Thank you. Our final question comes from the line of Ming Zhao from SIG. Please go ahead. C. Ming Zhao - Susquehanna Financial Group: Thank you for the call and good evening. I have three questions -- the first two for Belinda and the last one for Carol. I’ll ask them one by one -- the first question is Belinda, you said you think the full year advertising revenue will still be up year-on-year, with the first half being up by 8% to 11% year over year. Are you really thinking about the second half of this year being down year over year or just being up by a small percentage year over year in the second half?
Good try. C. Ming Zhao - Susquehanna Financial Group: Okay.

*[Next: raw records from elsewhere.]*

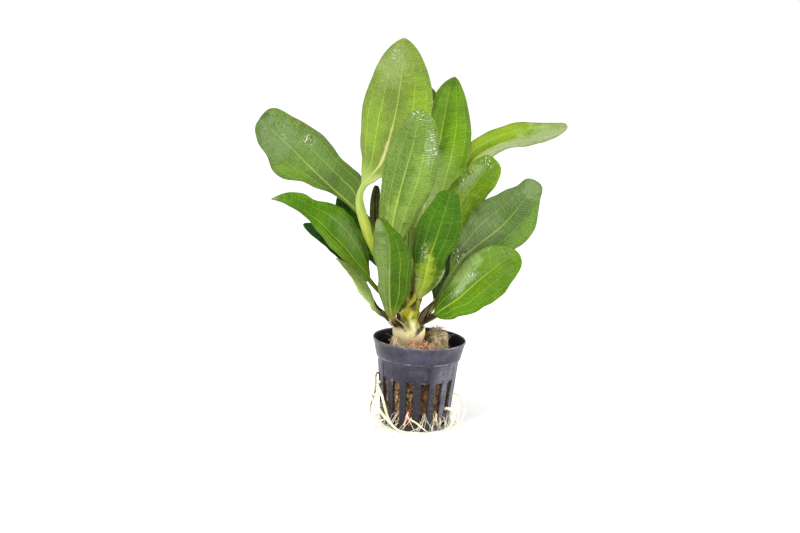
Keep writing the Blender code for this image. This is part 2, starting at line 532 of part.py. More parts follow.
class Leaf:
    """The measures of one leaf at any distance along its spine, in mm."""

    edges = ((0, 0, 0), (1, 0, 0))

    def __init__(self, measures):
        self.__dict__.update(measures)
        self.curve, self.lengths = smooth_curve(self.spine)
        self.tangents = np.gradient(self.curve, self.lengths, axis=0)
        self.length = self.lengths[-1]
        self.blade_start = self.blade * self.length
        peak = self.rise / (self.rise + self.tip)
        self.outline_peak = peak ** self.rise * (1 - peak) ** self.tip

    def along_blade(self, distance):
        return min(1.0, max(0.0, (distance - self.blade_start) / (self.length - self.blade_start)))

    def frame(self, distance):
        """Place, side direction and face direction."""
        place = np.array([np.interp(distance, self.lengths, self.curve[:, k]) for k in range(3)])
        tangent = np.array([np.interp(distance, self.lengths, self.tangents[:, k]) for k in range(3)])
        tangent /= np.linalg.norm(tangent)
        shares = [share for share, _ in self.face]
        looks = np.array([look for _, look in self.face])
        face = np.array([np.interp(distance / self.length, shares, looks[:, k]) for k in range(3)])
        face -= face.dot(tangent) * tangent
        face /= np.linalg.norm(face)
        return place, np.cross(tangent, face), face

    def half_width(self, distance):
        t = self.along_blade(distance)
        blade = self.width / 2 * t ** self.rise * (1 - t) ** self.tip / self.outline_peak
        return math.hypot(blade, self.petiole * (1 - t))

    def edge_offsets(self, distance):
        """How much further out the edges stand, on the negative and on the positive hand."""
        rows = np.array(self.edges, float)
        share = np.array([self.along_blade(distance)])
        return smooth_between(share, rows[:, 0], rows[:, 1:])[0]

    def half_thickness(self, distance):
        thinned = smoothstep(3 * self.along_blade(distance))
        return BLADE_HALF_THICKNESS * thinned + PETIOLE_HALF_THICKNESS * (1 - thinned)

    def ring(self, distance, half_width=None, half_thickness=None):
        """Points round the leaf: left edge, three on top, right edge, three below."""
        place, side, face = self.frame(distance)
        t = self.along_blade(distance)
        half_width = half_width or self.half_width(distance)
        half_thickness = half_thickness or self.half_thickness(distance)
        flare = smoothstep(4 * t)
        skew = self.skew[0] + (self.skew[1] - self.skew[0]) * t
        minus, plus = self.edge_offsets(distance)
        points = []
        for across, level in LEAF_SECTION:
            uneven = self.ripple * math.sin(math.tau * 2.7 * t + 2.1 * across + 0.8)
            stretch = 1 + flare * (skew * np.sign(across) + uneven)
            reach = across * (half_width * stretch + (plus if across > 0 else minus))
            lift = abs(reach) * self.fold * flare - self.droop * flare * half_width * across ** 2
            ripple = self.wave * across ** 2 * math.sin(math.tau * 2.2 * t + 1.3 * across) * 4 * t * (1 - t)
            height = lift + ripple + level * half_thickness
            points.append(place + side * reach + face * height)
        return points


def loft(rings, tip=None):
    """A closed mesh over rings of equal count, with a flat first end, and a flat or pointed last end."""
    frame = bmesh.new()
    rows = [[frame.verts.new(Vector(point) * MM) for point in ring] for ring in rings]
    count = len(rows[0])
    for low, high in zip(rows, rows[1:]):
        for i in range(count):
            j = (i + 1) % count
            frame.faces.new((low[i], high[i], high[j], low[j]))
    frame.faces.new(rows[0])
    if tip is None:
        frame.faces.new(reversed(rows[-1]))
    else:
        point = frame.verts.new(Vector(tip) * MM)
        for i in range(count):
            frame.faces.new((rows[-1][i], point, rows[-1][(i + 1) % count]))
    bmesh.ops.recalc_face_normals(frame, faces=frame.faces)
    return frame


def mesh_from(frame, name):
    mesh = bpy.data.meshes.new(name)
    frame.to_mesh(mesh)
    frame.free()
    mesh.shade_smooth()
    mesh.set_sharp_from_angle(angle=math.radians(50))
    return mesh


def without_midribs(ring):
    """The ring as a hexagon, for the sheaths: its edges and its shoulders."""
    return [ring[i] for i in (0, 1, 3, 4, 5, 7)]


def leaf_stations(leaf):
    """Distances of the rings: a few on the petiole, then the blade's, closer together near the tip."""
    start = leaf.joins + GAP
    blade_start = max(leaf.blade_start, start + 1.0)
    petiole = np.linspace(start, blade_start, PETIOLE_RINGS)[:-1] if leaf.blade_start > start + 4 else [start]
    shares = 1 - (1 - np.arange(BLADE_RINGS) / BLADE_RINGS) ** TIP_CROWDING
    return [*petiole, *(blade_start + (leaf.length - blade_start) * shares)]


def build_leaves(parts, sheaths):
    """Every leaf, and the stub of its sheath, which the crown takes in."""
    for measures in LEAVES:
        leaf = Leaf(measures)
        stations = leaf_stations(leaf)
        rings = [leaf.ring(distance) for distance in stations]
        mesh = mesh_from(loft(rings, tip=leaf.curve[-1]), leaf.name)
        add_object(leaf.name, mesh, parts, material(leaf.name, LEAF_COLOURS[leaf.colour], 0.4))
        foot = leaf.ring(0.0, SHEATH_HALF_WIDTH, SHEATH_HALF_THICKNESS)
        head = leaf.ring(leaf.joins)
        stub = loft([without_midribs(foot), without_midribs(head)])
        mark_cutter(add_object(f"sheath_of_{leaf.name}", mesh_from(stub, "sheath"), sheaths))


def build_old_sheaths(sheaths):
    outward = (0.0, -0.6, 0.8)
    for number, measures in enumerate(OLD_SHEATHS):
        old = Leaf(dict(spine=measures["spine"], blade=0.99, rise=1.0, tip=1.0, width=0.0,
                        petiole=measures["foot"], face=((0, outward), (1, outward)),
                        skew=(0, 0), fold=0.0, droop=0.0, wave=0.0, ripple=0.0))
        foot = old.ring(0.0, measures["foot"], SHEATH_HALF_THICKNESS)
        waist = old.ring(0.55 * old.length, 0.6 * measures["foot"], 0.7)
        stub = loft([without_midribs(foot), without_midribs(waist)], tip=old.curve[-1])
        mark_cutter(add_object(f"old_sheath_{number}", mesh_from(stub, "old sheath"), sheaths))


def build_crown(parts, sheaths):
    finish = material("crown", (0.74, 0.70, 0.40), 0.45)
    crown = turned_object("crown", CROWN_PROFILE, CROWN_STEPS, parts, finish)
    crown.location = Vector((*CROWN_AXIS, 0)) * MM
    union = crown.modifiers.new("Join the sheaths", "BOOLEAN")
    union.operation = "UNION"
    union.operand_type = "COLLECTION"
    union.collection = sheaths
    union.solver = "EXACT"


def root_points(path):
    points = []
    for degrees, radius, height in path:
        turn = front_angle(degrees)
        points.append((radius * math.cos(turn), radius * math.sin(turn), height))
    curve, lengths = smooth_curve(points)
    count = max(5, round(lengths[-1] / ROOT_STEP))
    at = np.linspace(0, lengths[-1], count)
    return [[np.interp(s, lengths, curve[:, k]) for k in range(3)] for s in at]


def build_roots(parts):
    for root in ROOTS:
        points = root_points(root["path"])
        data = bpy.data.curves.new(root["name"], "CURVE")
        data.dimensions = "3D"
        data.bevel_depth = root["diameter"] / 2 * MM
        data.bevel_resolution = 1
        data.use_fill_caps = True
        spline = data.splines.new("POLY")
        spline.points.add(len(points) - 1)
        for point, place in zip(spline.points, points):
            point.co = (*(Vector(place) * MM), 1.0)
        colour = ROOT_COLOURS.get(root["name"], ROOT_COLOUR)
        add_object(root["name"], data, parts, material(root["name"], colour, 0.6))


def build():
    clear_scene()
    parts = new_collection("Potted echinodorus")
    cutters = new_collection("Cutters")
    build_pot(parts, cutters)
    sheaths = new_collection("Leaf sheaths")
    build_plug(parts, cutters)
    build_leaves(parts, sheaths)
    build_old_sheaths(sheaths)
    build_crown(parts, sheaths)
    build_roots(parts)


build()
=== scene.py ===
"""Looks of the potted echinodorus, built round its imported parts.

A young sword plant stands in a rock wool plug in a slotted net pot. The frame is the parts' own: +Z up,
and the front of the plant towards -Y. Measures are in millimetres and are scaled by MM. Colours are red,
green and blue in linear light. In the shaders, a noise scale is in bumps a mm, a ramp runs between two
values of what it reads, and a strength is from 0 to 1.
"""
import json
import math

import bmesh
import bpy
import numpy as np
from mathutils import Matrix, Vector, noise

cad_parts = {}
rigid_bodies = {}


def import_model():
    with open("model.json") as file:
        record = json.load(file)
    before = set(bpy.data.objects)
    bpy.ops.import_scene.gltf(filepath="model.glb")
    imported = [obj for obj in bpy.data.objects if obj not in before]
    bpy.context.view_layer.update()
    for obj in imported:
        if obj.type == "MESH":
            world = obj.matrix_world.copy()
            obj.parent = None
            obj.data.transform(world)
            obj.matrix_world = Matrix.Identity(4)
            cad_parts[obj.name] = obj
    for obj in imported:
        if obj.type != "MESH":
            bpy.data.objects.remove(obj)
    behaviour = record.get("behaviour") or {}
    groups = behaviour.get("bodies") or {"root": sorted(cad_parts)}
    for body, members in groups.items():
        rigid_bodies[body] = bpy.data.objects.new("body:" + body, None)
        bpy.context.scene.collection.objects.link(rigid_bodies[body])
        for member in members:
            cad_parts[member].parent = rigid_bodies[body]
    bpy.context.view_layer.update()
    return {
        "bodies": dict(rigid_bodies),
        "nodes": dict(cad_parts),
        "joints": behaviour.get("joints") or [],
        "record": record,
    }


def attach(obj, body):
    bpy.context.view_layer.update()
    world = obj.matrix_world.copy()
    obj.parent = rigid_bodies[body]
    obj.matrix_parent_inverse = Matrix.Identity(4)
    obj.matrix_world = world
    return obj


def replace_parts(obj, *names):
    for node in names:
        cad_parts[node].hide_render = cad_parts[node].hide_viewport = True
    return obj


MM = 0.001

# Camera, at the photograph's viewing angle
CAMERA_PLACE = (-14.0, -890.0, 275.0)
CAMERA_LENS = 70.0
CAMERA_PITCH = 11.5
CAMERA_ROLL = 3.5

# Studio, in metres and watts
SKY_STRENGTH = 1.03
LIGHT_TARGET = (0.0, 0.0, 0.12)
LIGHTS = (
    dict(name="Key from upper left", place=(-0.75, -0.85, 1.15), size=0.7, power=24.0),
    dict(name="Fill from right", place=(0.95, -0.26, 0.16), size=0.6, power=11.0),
)
FLOOR_RADIUS = 30.0
FLOOR_TONE = (0.97, 0.97, 0.97)

# Net pot
POT_HEIGHT = 52.0
RIM_RADIUS = 27.5
LIP_HEIGHT = 1.6
COLLAR_FOOT = 41.0
COLLAR_FOOT_RADIUS = 24.9
COLLAR_TOP_RADIUS = 27.05
BODY_TOP_RADIUS = 24.0
BASE_RADIUS = 20.0
WALL = 1.2
EDGE_ROUND = 0.22
EDGE_ANGLE = 42
SHARP_ANGLE = 40
FLOOR = 1.4
FLOOR_INSET = 0.9
FLOOR_SEGMENTS = 128
SLOT_COUNT = 16
SLOT_WIDTH = 4.8
SLOT_BOTTOM = 2.6
SLOT_TOP = 30.5
SLOT_ROWS = 15
FLUTE_TOP = 38.6
FLUTE_DEPTH = 0.35
FLUTE_ROUND = 0.22
FIRST_SLOT_ANGLE = -10.0
DRAIN_COUNT = 8
DRAIN_WIDTH = 2.4
DRAIN_INNER = 6.5
DRAIN_OUTER = 15.5
RIB_CUTS = (0.18, 0.5, 0.82)
SLOT_CELLS = 5

# Rock wool plug
PLUG_TOP = 48.3
PLUG_TOP_RADIUS = 17.6
PLUG_WALL_GAP = 2.0
WALL_GAP = 0.15
PLUG_COLUMNS = 200
PLUG_ROWS = (64, 34, 52)
PLUG_LUMPS = ((0.9, 0.22, 3.0), (0.55, 0.6, 9.0), (0.3, 1.5, 5.0))
MOUND_CENTRE = (10.5, 6.0)
MOUND_RADIUS = 9.5
MOUND_HEIGHT = 8.6
RISE_CENTRE = (-14.5, -7.5)
RISE_RADIUS = 4.6
RISE_HEIGHT = 6.0
RIDGE_RADIUS = 9.5
RIDGE_SPREAD = 3.0
RIDGE_HEIGHT = 1.6
SIDE_STRANDS = 2600
TOP_STRANDS = 1700
STRAND_STEPS = 6
THINNEST_STRAND = 0.05
STRAND_TAPER = np.array((0.6, 1, 1, 1, 0.9, 0.7, 0.2))
BARE_RADIUS = 8.5

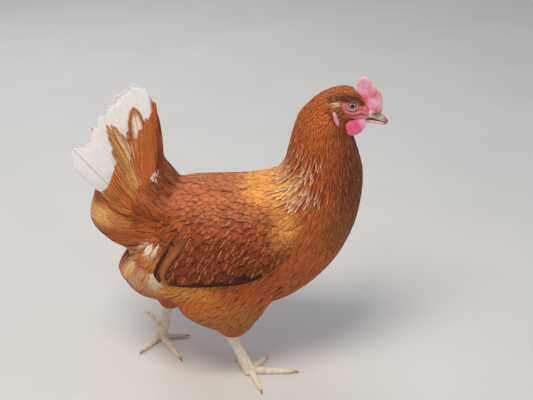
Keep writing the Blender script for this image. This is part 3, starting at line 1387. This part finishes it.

Well, Belinda has just mentioned on our call that it’s very difficult to predict right now because she has to still have 30% framework contracts not yet signed because -- we are not saying that we will achieve zero growth, so it’s not that the second half would have negative growth to offset what we are seeing in the first half, and then we are also comfortable that we will not see a down -- a quarter with negative growth year-on-year. That is also something that we are quite confident at the present moment. So we’ll give you more updates when we move into June. C. Ming Zhao - Susquehanna Financial Group: Okay, good. My second question is Belinda, you said that within the industry sectors, you saw challenge in the real estate segment. You think that’s going to be down year over year but compared with some of the real estate industry data out there, it seems like the real estate industry is in a pretty good recovery, and why your prediction about real estate advertising is actually going to be down year over year?
From our front line [inaudible], it seems that they have a -- which they called [a reactive spring] especially in February and March, but annually speaking I think from the -- in terms of the budget allocation online, I still think it will be [downsized]. C. Ming Zhao - Susquehanna Financial Group: Okay. Last question for Carol, so I think Alex mentioned that currently Changyou has about $146 million in cash and cash equivalents on its balance sheet. Can you give us an update on Sohu's cash and cash equivalents currently on your balance sheet?
Post IPO, post [inaudible], is about 350. C. Ming Zhao - Susquehanna Financial Group: 350 million, okay that’s good. Thank you very much.
Thank you. There are no further questions. Please continue.
Thank you, everyone, for joining us today. Please feel free to contact us if you have further questions.
This concludes the Sohu first quarter 2009 earnings conference call. Thank you for participating. You may now disconnect.